Why We’re Never Too Old To Dream A New Dream
There’s an intriguing passage in “The Rule of St. Benedict” encouraging monastery leaders to seek the opinions of the youngest members as well as the most senior in tackling a major decision. Benedict’s rationale is that “the Lord often reveals what is better to the younger.”
It was a revolutionary concept in St. Benedict’s hierarchical, patriarchal society of the 6th century.
For decades now in the U.S., we’ve had a fixation on the young. It began with the Fifties and Sixties boomer generation that rightly critiqued the hypocrisy and mistakes of their forebears. Flash forward then to 2020’s stunning reversal: the election of the oldest person ever to take the presidential oath of office.
Should we fret about having a president who will turn 82 in four years? Not if history is a guide.
While some will lament that the torch of leadership isn’t passing to a new generation, I find it heartening as I tick up in years myself. Many in their “sunset years” are still dreaming dreams and making significant contributions.
“Age has no reality except in the physical world. The essence of a human being is resistant to the passage of time,” novelist Gabriel Garcia Marquez reminds us. “Our inner lives are eternal, which is to say that our spirits remain as youthful and vigorous as when we were in full bloom.”
One of my heroes is Bob Abernethy, whom I worked for on a national PBS-TV program called “Religion & Ethics NewsWeekly.” Bob retired from NBC after a distinguished reporting career in Washington. He enrolled in Yale Divinity School, then went on to establish the only news show reporting on faith and values on network television. He was 69 at the time.
Bob remained anchor of “Religion & Ethics” until it went off the air in 2017, when he was 89.
To be sure, our mental acuity slows as we age, but we also gain some advantages.
“Wisdom is the ability to see patterns where others don’t see them, to extract common points from prior experience and use those to make predictions about what is likely to happen next,” says Daniel J. Levitin, a neuroscientist and author of “Successful Aging.”

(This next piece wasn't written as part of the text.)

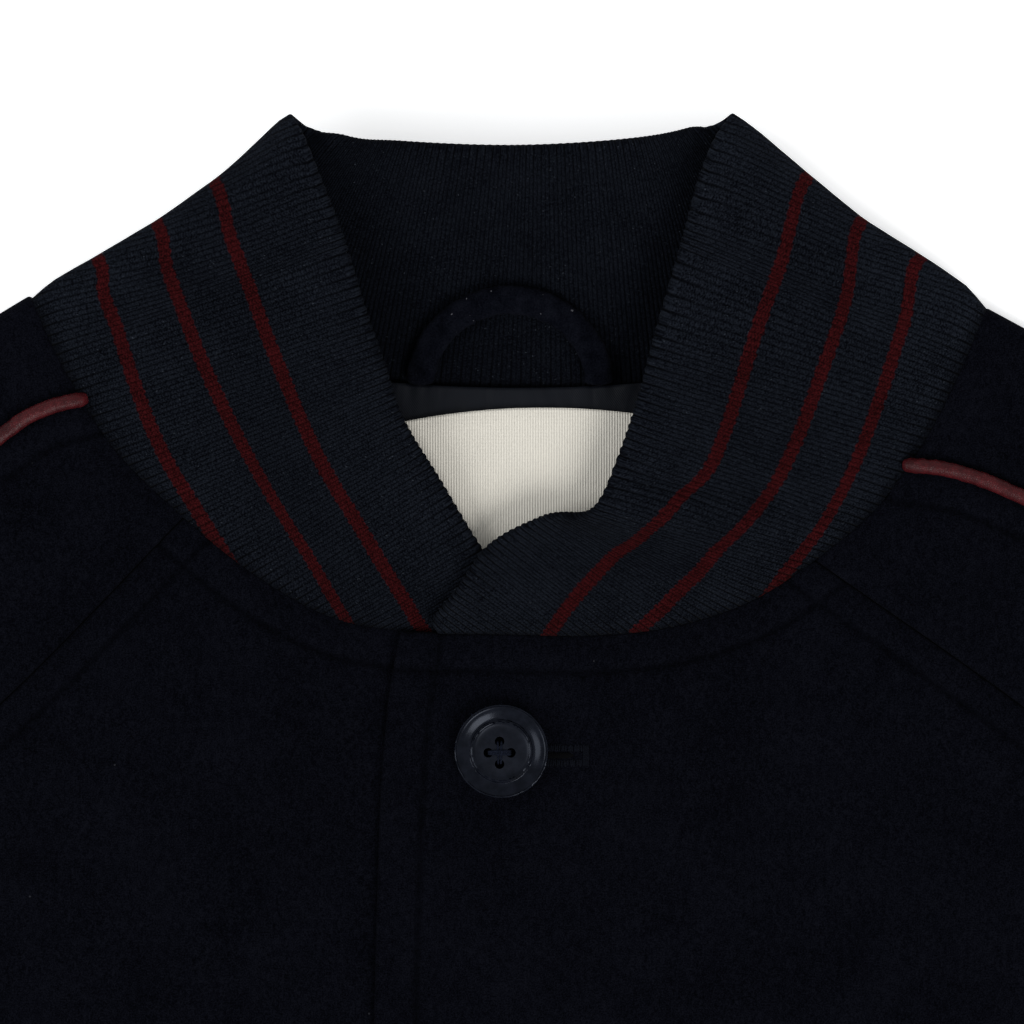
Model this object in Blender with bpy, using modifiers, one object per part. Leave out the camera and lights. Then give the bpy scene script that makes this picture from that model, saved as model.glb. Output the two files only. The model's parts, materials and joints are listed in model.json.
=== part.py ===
"""A varsity jacket laid flat on its back: melton body, raglan sleeves piped in leather, rib trim.

Sizes are in millimetres from the centre of the front neck seam: X to the wearer's left, Y towards
the collar, Z up from the surface that the jacket lies on. place_in_metres() moves them to the
part's own frame. Left and right are the wearer's.
"""

import math

import bmesh
import bpy
from mathutils import Matrix, Vector

# Cloth, as walls of these thicknesses
WOOL_WALL = 2.2
RIB_WALL = 2.6
LINING_WALL = 1.0
LABEL_WALL = 1.0
LOOP_WALL = 1.6
SEAM_GAP = 0.4
CLEAR = 0.3
COLLAR_GAP = 0.45

# Layers: the back lies on the surface and the front lies over it
LAYER_STEP = 4.0
LAP_STEP = 1.3
BACK_LEVEL = WOOL_WALL / 2
FRONT_LEVEL = BACK_LEVEL + LAYER_STEP
RIB_BACK_LEVEL = RIB_WALL / 2
RIB_FRONT_LEVEL = RIB_BACK_LEVEL + LAYER_STEP
ROLL = LAYER_STEP / 2
SEAM_DROP = 1.5
SEAM_DROP_REACH = 14.0

# Body and trim
HEM_SEAM_Y = -552.0
HEM_END_Y = -620.0
BODY_HALF_WIDTH = 256.0
HEM_HALF_WIDTH = 242.0
ARMPIT = (262.0, -215.0)
CUFF_LENGTH = 70.0
CUFF_SEAM_HALF = 60.0
CUFF_END_HALF = 48.0
UNDER_EDGE_X = 26.0
PIPING_RADIUS = 1.6
PIPING_STEPS = 24
LABEL_HALF_WIDTH = 33.0
LABEL_MIDDLE_X = 3.0
LABEL_HIGH_POINT = (8.0, 53.2)
LABEL_LENGTH = 35.0
LABEL_BOW = 0.003
LINING_HALF_WIDTH = 41.0
LINING_END_Y = 16.0
LOOP_HALF_SPAN = 21.3
LOOP_RISE = 20.3
LOOP_START_Y = 58.3
LOOP_WIDTH = 6.5
LOOP_LIFT = 2.0

# Buttons
BUTTON_COUNT = 6
BUTTON_PITCH = 98.0
FIRST_BUTTON_Y = -28.5
BUTTON_FROM_EDGE = 28.0
HOLE_RADIUS = 1.1
HOLE_FROM_CENTRE = 2.7
HOLE_COUNT = 4

# Segments of each panel: along the raglan or beside it, and below the armpit
RAGLAN_STEPS = 6
BELOW_STEPS = 8
ARM_STEPS = 7
FOLD_ANGLES = (0, 30, 60)

# The neck seam, in three runs: each front from the centre out to the shoulder fold, and the back
# from the right fold to the left one: (x, y)
NECK_RIGHT = ((28, 0), (0, 0), (-21.9, 0.2), (-40.4, 3.1), (-60, 13.5), (-77.2, 27.3),
              (-94.1, 44.2), (-105.7, 62.7), (-113.3, 79.1))
NECK_LEFT = ((-26, 0), (0, -0.3), (18.5, -0.6), (40, 1.8), (57.2, 7.6), (72.2, 17.2),
             (86.7, 29.5), (93.7, 38.4), (106.9, 62.7), (112.4, 76.2))
NECK_BACK = ((-113.3, 79.1), (-80, 67.5), (-40, 60), (0, 57.5), (40, 59.5), (80, 66.5), (112.4, 76.2))

# Where the other seams leave the neck seam, as shares of its run
RAGLAN_SHARE = {"right": 0.639, "left": 0.584}
PIPING_SHARE = {"right": 0.843, "left": 0.759}
BACK_RAGLAN_SHARE = {"right": 0.16, "left": 0.84}

# One half beyond the shoulder, as on the wearer's left: (x, y)
OVER_ARM = ((172, 44), (232, 12), (300, -31), (365, -83), (421, -147), (505, -299), (586, -450))
FRONT_RAGLAN = ((122, -18), (170, -57), (210, -108), (241, -165), ARMPIT)
BACK_RAGLAN = ((140, 20), (200, -60), (240, -140), ARMPIT)
UNDER_ARM = (ARMPIT, (325, -305), (398, -410), (472, -516))
SIDE_SEAM = ((BODY_HALF_WIDTH, HEM_SEAM_Y), (259, -380), ARMPIT)

# The piping, first where it leaves the neck, then as distances in from the over-arm fold
PIPING_FIRST = {"right": (-121.1, 46.0), "left": (122.0, 31.5)}
PIPING_BESIDE = ((0.25, 30.0), (0.4, 27.0), (0.55, 25.0), (0.7, 24.0), (0.85, 24.0), (1.0, 24.0))

# The front edge that laps over, from the neck seam down: (x, y)
LAP_EDGE = ((-26, 0), (-28, -10), (-30.4, -33), (-31.6, -65), (-33, -140), (-33, -300), (-33, HEM_SEAM_Y))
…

Older people “aren’t as fast, perhaps, at mental calculations and recalling names, but they tend to be much better and faster at seeing the big picture,” Levitin adds.
Anna Mary Robertson Moses, better known as the artist Grandma Moses, didn’t begin painting until she turned 76, largely because her fingers could no longer hold an embroidery needle.
Michelangelo was working on the architectural design for the Basilica of Santa Maria degli Angeli in Rome when he was 88.
In 1998, Sen. John Glenn, one of the original Mercury astronauts, returned to space, 36 years after his original flight. He was 77 at the time.
“Too many people, when they get old, think they have to live by the calendar,” Glenn remarked.
The women in my daily online Zumba fitness classes also give me hope. Most are over 55 and some are approaching their eighties. I once asked a 33-year-old friend of mine how old she thought our Zumba instructor is. “Forty?” she ventured. Nope. “Fifty?” Nope. Try 64.
I’m not amazed by any of this. Some of my best role models are Catholic religious sisters. When they “retire” from teaching or some other work, it just means that they move on to a new ministry. They work until they can’t any longer.
Social justice advocate and originator of the Nuns on the Bus national tours, Sister Simone Campbell, is still going strong at 75. Sister Helen Prejean, whose life was chronicled in the film “Dead Man Walking,” continues to write and advocate for an end to the death penalty. Sister Helen is 81.
“Beautiful young people are accidents of nature, but beautiful old people are works of art,” Eleanor Roosevelt once observed.
The former First Lady continued to write, speak and advocate for women’s rights and human rights until her death in 1962 at age 78.
I’ve just mentioned a few of the “oldsters” still making a significant contribution. I can add many others … infectious disease expert Dr. Anthony Fauci, 79; journalist Leslie Stahl, 78; actress Meryl Streep, 71.
I like to think I will show as much stamina and commitment as they do when I reach their age. I look forward to becoming a beautiful “work of art?” How about you?